Mamy w Wielkopolsce naprawdę super zapaśników, zarówno panie jak i panów - styl klasyczny - grecko-rzymski, czy też styl wolny i zapasy kobiet. Niestety, praktycznie po maturze zawodnicy szukając różnych kierunków studiów rozjeżdżają się po Polsce. No chyba, że jest wolny etat w Grunwaldzie Poznań w wojsku. Jest to na moje jedyna w tej chwili możliwość, by zawodnik trenował i jednocześnie zarabiał. Jest tam sekcja sportowa, gdzie żołnierz jest jednocześnie zawodnikiem. Ten model najlepiej sprzyja rozwojowi każdego sportowca.
Jest pan nie tylko działaczem, ale także pracuje w kadrze narodowej. Proszę o tym opowiedzieć.
Darek Grzywiński, główny trener, kolejny raz postawił na mnie i powołuje mnie jako drugiego trenera na zgrupowanie Kadry Polski juniorek młodszych. To jest oczywiście związane z sukcesami, jakie odnoszą nasi - klubowi podopieczni. Zbieram doświadczenie na tych zgrupowaniach, które później przekazuje i realizuje w klubie. Na zgrupowaniach jest po 40 dziewczyn reprezentujących zróżnicowany poziom. Dziele się z nimi swoim doświadczeniem, ale też przyglądam się, jak walczą panie z Rudy Śląskiej, Podlasia, Milicza i z innych klubów. Jest to super materiał na szkolenie w klubie.

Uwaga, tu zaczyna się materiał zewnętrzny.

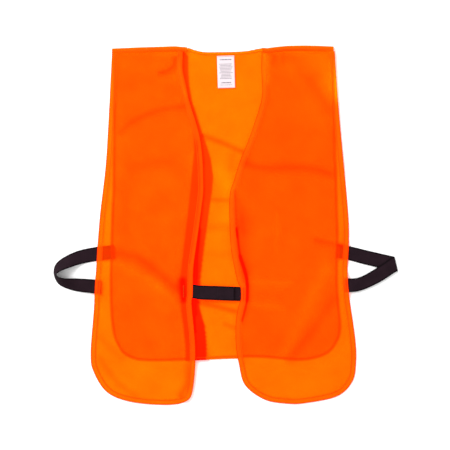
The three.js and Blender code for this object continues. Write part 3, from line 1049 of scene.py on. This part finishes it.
def bar_tack(node_name, body, lay, turn=0.0, rise=0.0, height=PLY_TOP):
    """A dense zigzag of thread across webbing, in the place of the CAD tack."""
    low, high = cad_corners(node_name)
    x, y, _ = (low + high) / 2
    y += rise
    half = (high[1] - low[1]) / 2
    ys = np.linspace(-half, half, TACK_STITCHES)
    xs = np.where(np.arange(TACK_STITCHES) % 2 == 0, -TACK_REACH, TACK_REACH)
    base = lay(np.column_stack([
        x + xs * math.cos(turn) - ys * math.sin(turn), y + xs * math.sin(turn) + ys * math.cos(turn),
    ]))
    base[:, 2] += height
    tack = stitches(f"{node_name}_thread", base[:-1], base[1:], orange_thread, THREAD, 0.18)
    placed(tack, node_name, body)


def level(height):
    """A lay() for flat things."""
    return lambda places: np.column_stack([places, np.full(len(places), height)])


bar_tack("right_elastic_back_tack", "back", level(ELASTIC_TOP_Z))
bar_tack("left_elastic_back_tack", "back", level(ELASTIC_TOP_Z))
bar_tack("right_elastic_front_tack", "right_front", lay_right, -0.05, height=HEM_TOP)
bar_tack("left_elastic_front_tack", "left_front", lay_left, 0.05, height=HEM_TOP)
bar_tack("closure_strap_tack", "right_front", lay_right, rise=tabled(CLOSURE_LIE, -74))
bar_tack("closure_tab_tack", "left_front", lay_left, rise=tabled(CLOSURE_LIE, 33), height=HEM_TOP)


# ---- closure

PATCH_STITCH_INSET = 1.6
PATCH_STITCH_PITCH = 2.6
TUFT_STEP = 0.9
TUFT_LOW = 0.6  # the shortest tuft, as a share of the longest


def askew(places):
    """The closure's places, moved to the line that it lies on."""
    moved = np.array(places, float)
    moved[..., 1] += tabled(CLOSURE_LIE, moved[..., 0])
    return moved


def stitch_box(name, low, high, z, body):
    """A sewn rectangle just inside a patch's edge."""
    x0, y0 = low[:2] + PATCH_STITCH_INSET
    x1, y1 = high[:2] - PATCH_STITCH_INSET
    corners = np.array([(x0, y0), (x1, y0), (x1, y1), (x0, y1), (x0, y0)], float)
    starts, ends = stitch_row(even(corners, 0.5), level(z), PATCH_STITCH_PITCH, (0.0,))
    sewn = stitches(name, askew(starts), askew(ends), black_thread, FINE_THREAD, 0.12)
    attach(sewn, body)


def nap_patch(node_name, name, material, body, up):
    """Hook or loop tape: a thin pad whose upper or lower face is a field of small tufts."""
    low, high = cad_corners(node_name)
    columns = round((high[0] - low[0]) / TUFT_STEP)
    rows = round((high[1] - low[1]) / TUFT_STEP)
    xs, ys = np.meshgrid(np.linspace(low[0], high[0], columns), np.linspace(low[1], high[1], rows))
    edge = np.minimum.reduce([xs - low[0], high[0] - xs, ys - low[1], high[1] - ys])
    random = np.random.RandomState(9)
    tufts = TUFT_LOW + (1 - TUFT_LOW) * random.uniform(0, 1, xs.shape) * (edge > 0.5)
    face = low[2] + (high[2] - low[2]) * tufts
    other = np.full(xs.shape, low[2] if up else high[2])
    if not up:
        face = high[2] + low[2] - face
    points, faces = pad(askew(np.stack([xs, ys, face], -1)), askew(np.stack([xs, ys, other], -1)))
    placed(make(name, points, faces, material), node_name, body)


def flat_webbing(name, line, low, high):
    """A length of closure webbing between two y's, along a line of (x, z)."""
    edges = [askew([(x, y, z) for x, z in line]) for y in (high, low)]
    return webbing(name, *edges, webbing_cloth, ribs=12, rib_height=0.06)[0]


def build_strap():
    """The strap, in one length: its sewn end under the right front, then up and onto the tab."""
    base_low, base_high = cad_corners("closure_strap_base")
    low, high = cad_corners("closure_strap")
    half = (base_high[2] - base_low[2]) / 2
    base_z = base_low[2] + half
    strap_z = high[2] - half
    end = high[0]
    line = [
        (base_low[0], base_z), (-66, base_z), (-56, base_z), (-46, base_z), (-38, (base_z + strap_z) / 2),
        (-30, strap_z), (-10, strap_z + 0.15), (5, strap_z + 0.1), (end - 2, strap_z), (end, strap_z - 0.1),
    ]
    strap = flat_webbing("closure_webbing", line, low[1], high[1])
    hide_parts("closure_strap", "closure_strap_base")
    fold_x = (base_high[0] + PLAN_ZERO[0]) * MM
    end = (fold_x + 0.006, -0.12, 0.005)
    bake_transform(strap)
    return high[2]


def build_tab():
    """The tab under the strap's free end."""
    low, high = cad_corners("closure_tab")
    z = (low[2] + high[2]) / 2
    line = [(x, z) for x in np.linspace(low[0], high[0], 5)]
    placed(flat_webbing("closure_tab_webbing", line, low[1], high[1]), "closure_tab", "left_front")


strap_top = build_strap()
build_tab()
nap_patch("closure_hook_patch", "closure_hook_tape", hook_nap, "left_front", True)
nap_patch("closure_loop_patch", "closure_loop_tape", loop_nap, "closure_strap", False)
stitch_box("closure_strap_stitches", *cad_corners("closure_loop_patch"), strap_top - 0.02, "closure_strap")


# ---- care label

LABEL_WIDTH = 31.0
LABEL_HEIGHT = 58.0
LABEL_TURN = 0.03
LABEL_PIVOT = (1.0, PANEL_TOP - 9.4)
LABEL_THICKNESS = 0.3
LABEL_GRID = (17, 30)


def laid_label(u, v):
    """Where places across and along the label lie. Its lower corners curl up."""
    x = LABEL_PIVOT[0] + u * math.cos(LABEL_TURN) - v * math.sin(LABEL_TURN)
    y = LABEL_PIVOT[1] + u * math.sin(LABEL_TURN) + v * math.cos(LABEL_TURN)
    curl = 0.9 * ease(-v, 0.55 * LABEL_HEIGHT, LABEL_HEIGHT) * (u / LABEL_WIDTH * 1.4) ** 2
    z = lay_back(np.column_stack([x.ravel(), y.ravel()]))[:, 2].reshape(x.shape)
    return np.stack([x, y, z + 0.75 + curl + 0.25 * np.sin(v / 9)], -1)


def build_bars():
    """Rows of plain grey bars, where the care text would be: each (how far down, height, length)."""
    random = np.random.RandomState(4)
    rows = [(-7.0, 1.7, 20.0)] + [(-15.0 - 2.6 * i, 0.95, random.uniform(15, 24)) for i in range(11)]
    rows += [(-48.5, 1.7, 17.0), (-52.5, 0.6, 21.0)]
    points = []
    quads = []
    for at, tall, long in rows:
        left = -long / 2
        while left < long / 2 - 1:
            word = min(random.uniform(1.6, 4.6), long / 2 - left)
            across = np.linspace(left, left + word, 4)
            u, v = np.meshgrid(across, np.array([at + tall / 2, at - tall / 2]))
            quads += [[i + len(points) for i in quad] for quad in grid(2, 4)]
            points += (laid_label(u, v) + [0, 0, 0.06]).reshape(-1, 3).tolist()
            left += word + 0.9
    return make("label_marks", np.array(points), quads, label_ink, closed=False)


def build_label():
    """A white tape sewn in by its top."""
    half = LABEL_WIDTH / 2
    columns, rows = LABEL_GRID
    u, v = np.meshgrid(np.linspace(-half, half, columns), np.linspace(0, -LABEL_HEIGHT, rows))
    top = laid_label(u, v)
    points, faces = pad(top, top - [0, 0, LABEL_THICKNESS])
    flat = np.column_stack([u.ravel(), v.ravel()])
    tape = make("label_tape", points, faces, label_cloth, cloth=np.vstack([flat, flat]))
    placed(tape, "care_label", "back")
    marks = build_bars()
    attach(marks, "back")
    across = np.linspace(-half + 0.6, half - 0.6, 12)
    line = laid_label(across, np.full(len(across), -1.5))
    line[:, 2] += 0.12
    sewn = stitches("label_stitches", line[:-1], line[1:], orange_thread, FINE_THREAD, 0.15)
    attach(sewn, "back")


build_label()


# ---- floor, light and camera

FLOOR_HALF = 12.0
FLOOR_Z = -0.0003
LIGHT_SIZE = 1.4
LIGHT_POWER = 75
LIGHT_PLACE = (-1.5, 1.5, 1.9)
FRAME_WIDTH = 0.81
CAMERA_PLACE = (-0.0007, 0.0009, 2.4)
SENSOR = 36.0


def build_floor():
    material, tree = new_material("studio_floor")
    place = node(tree, "TexCoord").outputs["Object"]
    base = blended(tree, noise(tree, place, 4), (0.93, 0.93, 0.93, 1), (0.96, 0.96, 0.955, 1))
    output(tree, node(tree, "BsdfPrincipled", {}, {"Base Color": base, "Roughness": 0.9}).outputs[0])
    mesh = bpy.data.meshes.new("studio_floor")
    corners = [(x * FLOOR_HALF, y * FLOOR_HALF, FLOOR_Z) for x, y in ((-1, -1), (1, -1), (1, 1), (-1, 1))]
    mesh.from_pydata(corners, [], [(0, 1, 2, 3)])
    mesh.materials.append(material)
    floor = bpy.data.objects.new("studio_floor", mesh)
    bpy.context.scene.collection.objects.link(floor)


def build_light():
    """White light from all round, and one large lamp over the wearer's right shoulder."""
    world = bpy.data.worlds.new("studio")
    world.use_nodes = True
    background = world.node_tree.nodes["Background"].inputs
    background["Color"].default_value = (1, 1, 1, 1)
    background["Strength"].default_value = 1.0
    bpy.context.scene.world = world
    data = bpy.data.lights.new("key", "AREA")
    data.shape = "SQUARE"
    data.size = LIGHT_SIZE
    data.energy = LIGHT_POWER
    key = bpy.data.objects.new("key", data)
    key.location = LIGHT_PLACE
    key.rotation_euler = (-key.location).to_track_quat("-Z", "Y").to_euler()
    bpy.context.scene.collection.objects.link(key)


def build_camera():
    """A camera straight above, with FRAME_WIDTH of the floor in view."""
    data = bpy.data.cameras.new("camera")
    data.sensor_width = SENSOR
    data.lens = SENSOR * CAMERA_PLACE[2] / FRAME_WIDTH
    camera = bpy.data.objects.new("camera", data)
    camera.location = CAMERA_PLACE
    bpy.context.scene.collection.objects.link(camera)
    bpy.context.scene.camera = camera


build_floor()
build_light()
build_camera()
bpy.context.scene.view_settings.view_transform = "Standard"
bpy.context.scene.cycles.transparent_max_bounces = 32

I wreszcie średzkie zapasy... Perspektywy, plany rozwoju..
Pandemia trochę miesza w cyklach przygotowań do poszczególnych imprez. Mam jakąś myśl szkoleniową, chcę w to zaangażować Przemka Adamusa, który rewelacyjnie sprawdza się w naszym klubie pracując z młodzieżą, czy Krzysztofa Kaźmierowskiego, a tutaj zmiana. Raz można trenować, raz nie.
W tej chwili przed nami Ogólnopolska Olimpiada Młodzieży na terenie Łodzi. Mamy kwalifikację Antka Stanickiego, a w dniach 30 kwietnia - 1 maja Michalina Ignaszak będzie walczyła na matach w Dzierżoniowie o swoją kwalifikację. Myślę pozytywnie. Czekam także na informację z PZZ, co do Zosi Polowczyk, czy będzie brana pod uwagę na mistrzostwa Europy czy świata. Z planowanych imprez, jeżeli sytuacja pozwoli, chcemy zorganizować w tym roku turniej z okazji 35-lecia klubu i oczywiście Turniej Mikołajkowy. A w przyszłym roku mistrzostwa Polski juniorek.